+++ Material provided +++

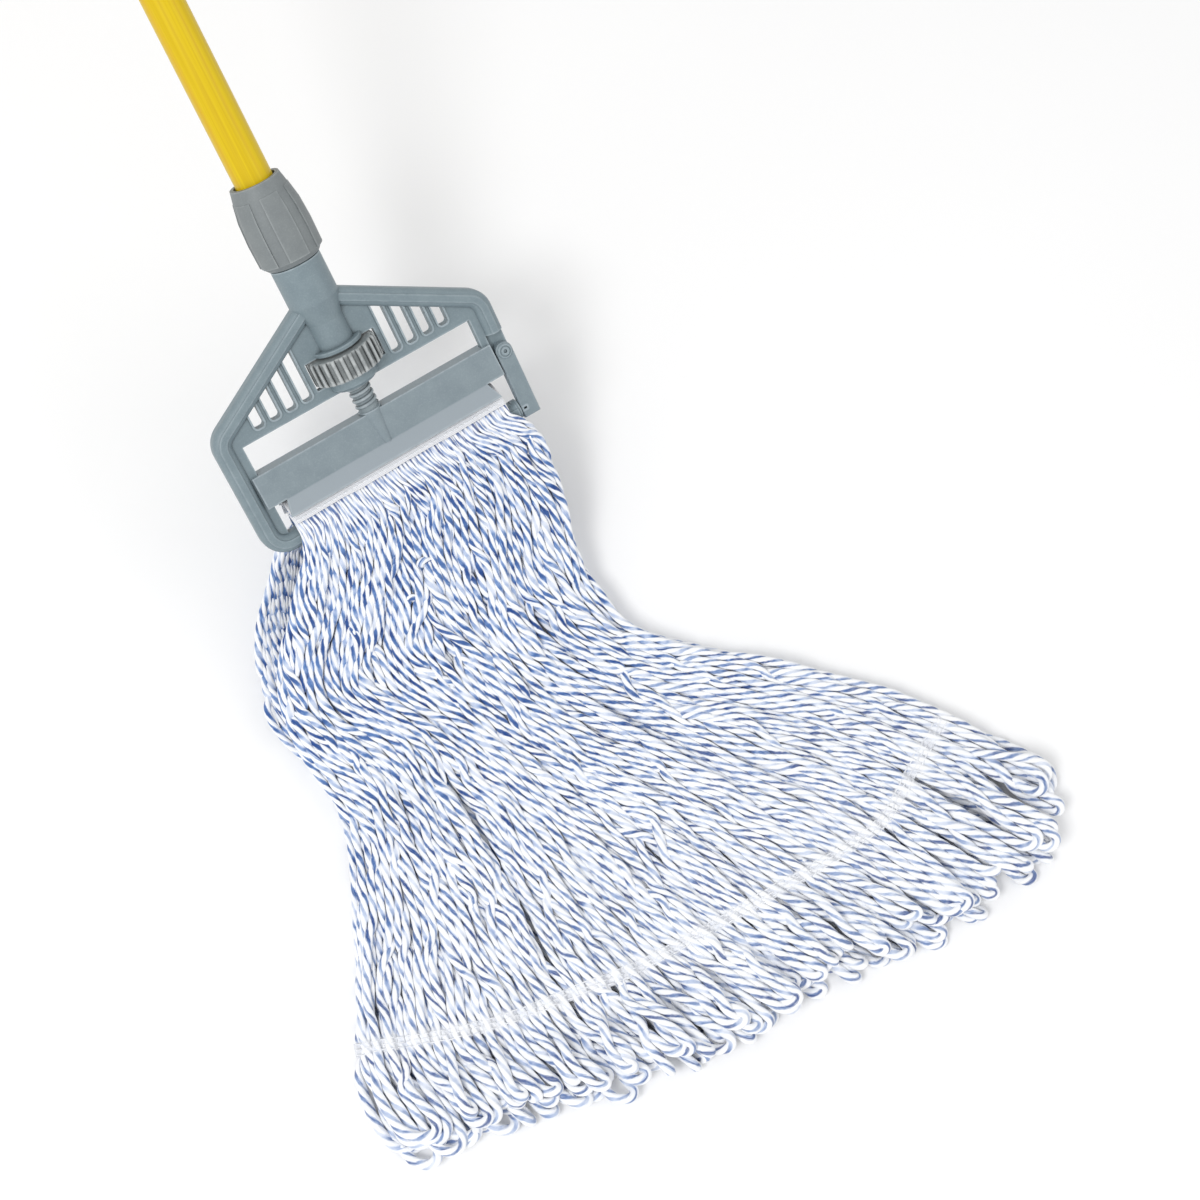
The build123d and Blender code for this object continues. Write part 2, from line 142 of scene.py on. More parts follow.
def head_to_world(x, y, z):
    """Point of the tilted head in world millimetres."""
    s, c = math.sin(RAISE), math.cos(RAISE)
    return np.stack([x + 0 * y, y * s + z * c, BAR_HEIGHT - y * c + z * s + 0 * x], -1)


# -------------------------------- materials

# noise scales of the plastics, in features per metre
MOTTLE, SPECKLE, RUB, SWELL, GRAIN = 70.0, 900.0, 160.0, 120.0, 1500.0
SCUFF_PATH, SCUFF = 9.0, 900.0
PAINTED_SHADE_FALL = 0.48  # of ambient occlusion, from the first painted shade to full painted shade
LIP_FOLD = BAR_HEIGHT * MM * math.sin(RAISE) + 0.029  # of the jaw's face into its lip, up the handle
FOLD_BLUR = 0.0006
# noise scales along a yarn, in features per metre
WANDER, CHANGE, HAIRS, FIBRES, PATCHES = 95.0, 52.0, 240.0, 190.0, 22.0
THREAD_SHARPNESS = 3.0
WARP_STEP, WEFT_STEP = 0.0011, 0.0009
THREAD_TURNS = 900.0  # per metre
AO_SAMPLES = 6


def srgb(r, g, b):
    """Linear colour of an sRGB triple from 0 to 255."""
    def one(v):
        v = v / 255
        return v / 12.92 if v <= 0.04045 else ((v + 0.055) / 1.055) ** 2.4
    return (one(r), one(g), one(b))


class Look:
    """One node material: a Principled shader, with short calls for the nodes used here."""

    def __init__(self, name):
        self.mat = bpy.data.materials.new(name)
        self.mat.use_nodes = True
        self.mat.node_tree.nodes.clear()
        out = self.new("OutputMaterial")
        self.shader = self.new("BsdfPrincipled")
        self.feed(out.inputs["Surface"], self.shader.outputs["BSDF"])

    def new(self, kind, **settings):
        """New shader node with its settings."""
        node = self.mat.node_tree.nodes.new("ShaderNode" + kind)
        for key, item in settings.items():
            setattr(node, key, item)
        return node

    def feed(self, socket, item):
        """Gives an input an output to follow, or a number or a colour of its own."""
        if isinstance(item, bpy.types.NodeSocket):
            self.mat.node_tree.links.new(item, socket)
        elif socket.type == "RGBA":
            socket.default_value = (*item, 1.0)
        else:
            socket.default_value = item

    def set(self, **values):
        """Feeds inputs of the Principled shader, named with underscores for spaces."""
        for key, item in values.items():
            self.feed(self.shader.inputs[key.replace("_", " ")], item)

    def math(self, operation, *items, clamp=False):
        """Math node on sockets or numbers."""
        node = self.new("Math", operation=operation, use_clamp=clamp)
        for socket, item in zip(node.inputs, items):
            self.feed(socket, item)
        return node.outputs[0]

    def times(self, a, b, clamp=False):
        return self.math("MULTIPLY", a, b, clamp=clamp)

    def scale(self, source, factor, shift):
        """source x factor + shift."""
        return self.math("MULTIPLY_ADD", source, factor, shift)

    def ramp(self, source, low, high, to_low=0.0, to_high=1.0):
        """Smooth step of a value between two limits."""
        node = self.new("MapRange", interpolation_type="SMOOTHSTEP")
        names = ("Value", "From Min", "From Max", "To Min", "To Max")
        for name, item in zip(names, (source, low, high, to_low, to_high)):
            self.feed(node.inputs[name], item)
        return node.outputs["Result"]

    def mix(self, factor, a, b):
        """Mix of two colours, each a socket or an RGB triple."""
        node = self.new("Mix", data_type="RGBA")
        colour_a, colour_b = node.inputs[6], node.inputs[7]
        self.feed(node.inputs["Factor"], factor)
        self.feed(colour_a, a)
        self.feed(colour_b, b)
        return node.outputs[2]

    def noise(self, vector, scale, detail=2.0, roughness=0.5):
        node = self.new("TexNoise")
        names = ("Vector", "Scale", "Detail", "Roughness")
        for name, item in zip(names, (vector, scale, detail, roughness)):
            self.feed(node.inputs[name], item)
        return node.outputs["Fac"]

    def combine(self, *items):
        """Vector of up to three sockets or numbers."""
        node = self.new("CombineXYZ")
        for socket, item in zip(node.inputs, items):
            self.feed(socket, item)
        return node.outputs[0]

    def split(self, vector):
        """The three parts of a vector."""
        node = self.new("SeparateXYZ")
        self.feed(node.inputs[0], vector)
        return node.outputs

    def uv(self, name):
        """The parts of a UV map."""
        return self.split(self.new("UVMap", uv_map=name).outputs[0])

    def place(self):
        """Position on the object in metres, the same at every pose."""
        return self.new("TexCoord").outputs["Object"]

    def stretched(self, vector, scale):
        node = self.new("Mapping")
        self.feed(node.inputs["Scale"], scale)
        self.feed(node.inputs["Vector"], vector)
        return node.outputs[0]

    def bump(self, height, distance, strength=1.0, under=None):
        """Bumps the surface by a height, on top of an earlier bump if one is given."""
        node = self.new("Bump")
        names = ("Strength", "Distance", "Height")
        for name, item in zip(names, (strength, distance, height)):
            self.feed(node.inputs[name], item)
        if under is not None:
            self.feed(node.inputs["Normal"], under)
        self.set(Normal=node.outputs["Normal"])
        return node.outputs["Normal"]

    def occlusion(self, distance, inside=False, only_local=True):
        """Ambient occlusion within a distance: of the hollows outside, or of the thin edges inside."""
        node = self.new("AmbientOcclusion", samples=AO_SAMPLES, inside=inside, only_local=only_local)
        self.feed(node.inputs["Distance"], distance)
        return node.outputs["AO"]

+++

## Set task
Copy out every line of the data above, exactly as given.

## Complete output
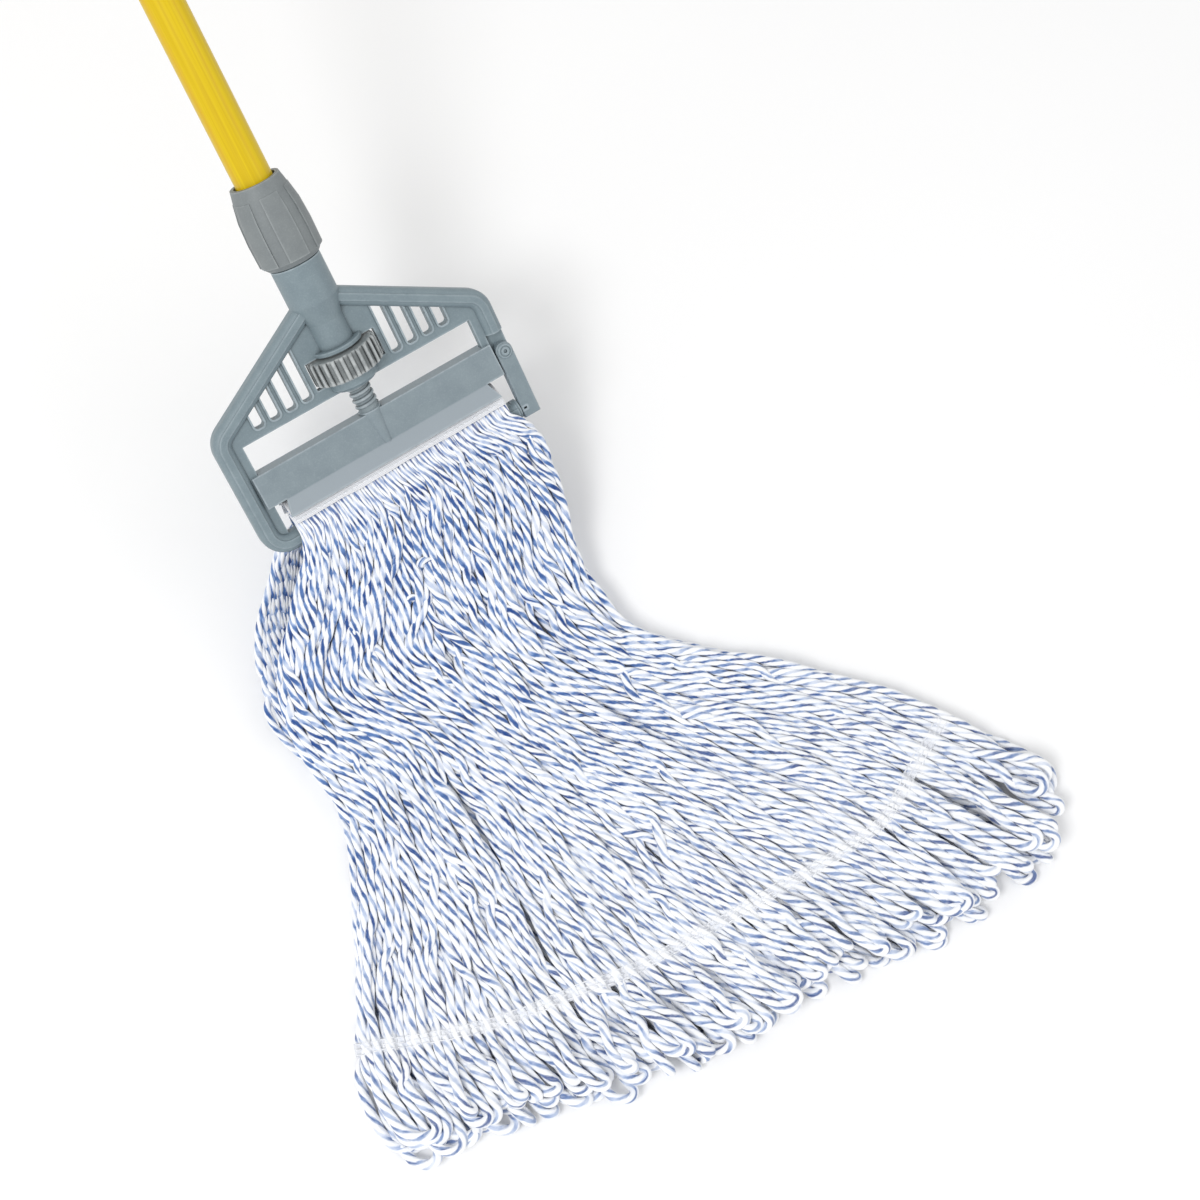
The build123d and Blender code for this object continues. Write part 2, from line 142 of scene.py on. More parts follow.
def head_to_world(x, y, z):
    """Point of the tilted head in world millimetres."""
    s, c = math.sin(RAISE), math.cos(RAISE)
    return np.stack([x + 0 * y, y * s + z * c, BAR_HEIGHT - y * c + z * s + 0 * x], -1)


# -------------------------------- materials

# noise scales of the plastics, in features per metre
MOTTLE, SPECKLE, RUB, SWELL, GRAIN = 70.0, 900.0, 160.0, 120.0, 1500.0
SCUFF_PATH, SCUFF = 9.0, 900.0
PAINTED_SHADE_FALL = 0.48  # of ambient occlusion, from the first painted shade to full painted shade
LIP_FOLD = BAR_HEIGHT * MM * math.sin(RAISE) + 0.029  # of the jaw's face into its lip, up the handle
FOLD_BLUR = 0.0006
# noise scales along a yarn, in features per metre
WANDER, CHANGE, HAIRS, FIBRES, PATCHES = 95.0, 52.0, 240.0, 190.0, 22.0
THREAD_SHARPNESS = 3.0
WARP_STEP, WEFT_STEP = 0.0011, 0.0009
THREAD_TURNS = 900.0  # per metre
AO_SAMPLES = 6


def srgb(r, g, b):
    """Linear colour of an sRGB triple from 0 to 255."""
    def one(v):
        v = v / 255
        return v / 12.92 if v <= 0.04045 else ((v + 0.055) / 1.055) ** 2.4
    return (one(r), one(g), one(b))


class Look:
    """One node material: a Principled shader, with short calls for the nodes used here."""

    def __init__(self, name):
        self.mat = bpy.data.materials.new(name)
        self.mat.use_nodes = True
        self.mat.node_tree.nodes.clear()
        out = self.new("OutputMaterial")
        self.shader = self.new("BsdfPrincipled")
        self.feed(out.inputs["Surface"], self.shader.outputs["BSDF"])

    def new(self, kind, **settings):
        """New shader node with its settings."""
        node = self.mat.node_tree.nodes.new("ShaderNode" + kind)
        for key, item in settings.items():
            setattr(node, key, item)
        return node

    def feed(self, socket, item):
        """Gives an input an output to follow, or a number or a colour of its own."""
        if isinstance(item, bpy.types.NodeSocket):
            self.mat.node_tree.links.new(item, socket)
        elif socket.type == "RGBA":
            socket.default_value = (*item, 1.0)
        else:
            socket.default_value = item

    def set(self, **values):
        """Feeds inputs of the Principled shader, named with underscores for spaces."""
        for key, item in values.items():
            self.feed(self.shader.inputs[key.replace("_", " ")], item)

    def math(self, operation, *items, clamp=False):
        """Math node on sockets or numbers."""
        node = self.new("Math", operation=operation, use_clamp=clamp)
        for socket, item in zip(node.inputs, items):
            self.feed(socket, item)
        return node.outputs[0]

    def times(self, a, b, clamp=False):
        return self.math("MULTIPLY", a, b, clamp=clamp)

    def scale(self, source, factor, shift):
        """source x factor + shift."""
        return self.math("MULTIPLY_ADD", source, factor, shift)

    def ramp(self, source, low, high, to_low=0.0, to_high=1.0):
        """Smooth step of a value between two limits."""
        node = self.new("MapRange", interpolation_type="SMOOTHSTEP")
        names = ("Value", "From Min", "From Max", "To Min", "To Max")
        for name, item in zip(names, (source, low, high, to_low, to_high)):
            self.feed(node.inputs[name], item)
        return node.outputs["Result"]

    def mix(self, factor, a, b):
        """Mix of two colours, each a socket or an RGB triple."""
        node = self.new("Mix", data_type="RGBA")
        colour_a, colour_b = node.inputs[6], node.inputs[7]
        self.feed(node.inputs["Factor"], factor)
        self.feed(colour_a, a)
        self.feed(colour_b, b)
        return node.outputs[2]

    def noise(self, vector, scale, detail=2.0, roughness=0.5):
        node = self.new("TexNoise")
        names = ("Vector", "Scale", "Detail", "Roughness")
        for name, item in zip(names, (vector, scale, detail, roughness)):
            self.feed(node.inputs[name], item)
        return node.outputs["Fac"]

    def combine(self, *items):
        """Vector of up to three sockets or numbers."""
        node = self.new("CombineXYZ")
        for socket, item in zip(node.inputs, items):
            self.feed(socket, item)
        return node.outputs[0]

    def split(self, vector):
        """The three parts of a vector."""
        node = self.new("SeparateXYZ")
        self.feed(node.inputs[0], vector)
        return node.outputs

    def uv(self, name):
        """The parts of a UV map."""
        return self.split(self.new("UVMap", uv_map=name).outputs[0])

    def place(self):
        """Position on the object in metres, the same at every pose."""
        return self.new("TexCoord").outputs["Object"]

    def stretched(self, vector, scale):
        node = self.new("Mapping")
        self.feed(node.inputs["Scale"], scale)
        self.feed(node.inputs["Vector"], vector)
        return node.outputs[0]

    def bump(self, height, distance, strength=1.0, under=None):
        """Bumps the surface by a height, on top of an earlier bump if one is given."""
        node = self.new("Bump")
        names = ("Strength", "Distance", "Height")
        for name, item in zip(names, (strength, distance, height)):
            self.feed(node.inputs[name], item)
        if under is not None:
            self.feed(node.inputs["Normal"], under)
        self.set(Normal=node.outputs["Normal"])
        return node.outputs["Normal"]

    def occlusion(self, distance, inside=False, only_local=True):
        """Ambient occlusion within a distance: of the hollows outside, or of the thin edges inside."""
        node = self.new("AmbientOcclusion", samples=AO_SAMPLES, inside=inside, only_local=only_local)
        self.feed(node.inputs["Distance"], distance)
        return node.outputs["AO"]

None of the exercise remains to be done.